Masih terkait konteks tersebut, Lilik menambahkan perlu adanya mitigasi kultural dimana masyarakat diajak mengetahui langkah-langkah apabila gempa bumi terjadi, misalnya cara evakuasi, titik kumpul hingga simulasi atau latihan kesiapsiagaan.
Selanjutnya, kejadian bencana pada 2021 ini tidak terlepas dari faktor alih fungsi peruntukan lahan. Menurut Lilik, permasalahn tata ruang, khususnya yang berbasis mitigasi risiko ini sesuatu yang mudah diucapkan tetapi pada tahapan implementasi masih menjadi tantangan, khususnya penekanan pada konteks penanggulangan bencana. Oleh karenanya, ia meminta peran dari masyarakat dalam kontrol sosial di lapangan.
Di samping itu, catatan mengenai pemulihan daya dukung lingkungan juga harus dilakukan secara optimal. Kejadian hidrometeorologi basah pada tahun ini diperparah oleh menurunnya daya dukung lingkungan. Perubahan lansekap secara masif terlihat yang pada gilirannya menyebabkan degradasi lingkungan pada sisi hulu dan sepanjang aliran sungai. BNPB melihat perlu adanya upaya mempertahankan Kawasan lingkungan dan ekosistem yang sangat penting dalam mengurangi potensi banjir, khususnya pada DAS panjang yang perbedaan elevasi rendah.
Restorasi ekosistem ini menjadi jawaban untuk solusi jangka panjang.
Catatan terakhir mengenai bencana erupsi Semeru pada awal Desember lalu, BNPB melihat kembali peringatan dini kegunungapian yang perlu dikoordinasikan dan disempurnakan dengan lebih terintegrasi, khususnya untuk perintah evakuasi di saat kontinjensi dan darurat.
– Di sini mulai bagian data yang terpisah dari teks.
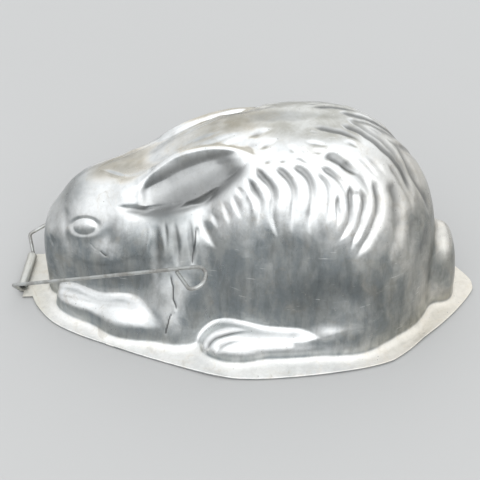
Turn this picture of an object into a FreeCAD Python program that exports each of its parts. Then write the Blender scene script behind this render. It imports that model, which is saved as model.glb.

Penyesuaian level aktivitas gunung api yang tidak hanya berpatokan pada aktivitas erupsi tetapi juga aktivitas vulkanik lain, seperti awan panas guguran yang mengancam keselamatan masyarakat.
BNPB menyebutkan kejadian bencana alam di tahun 2021 lebih rendah atau turun 33,5 persen dibanding jumlah kejadian bencana alam pada 2020 yang mencapai 4.649.
Tetapi, jumlah korban meninggal dunia dampak bencana alam tahun 2021 naik 76,9 persen dari tahun 2020. [WLC01]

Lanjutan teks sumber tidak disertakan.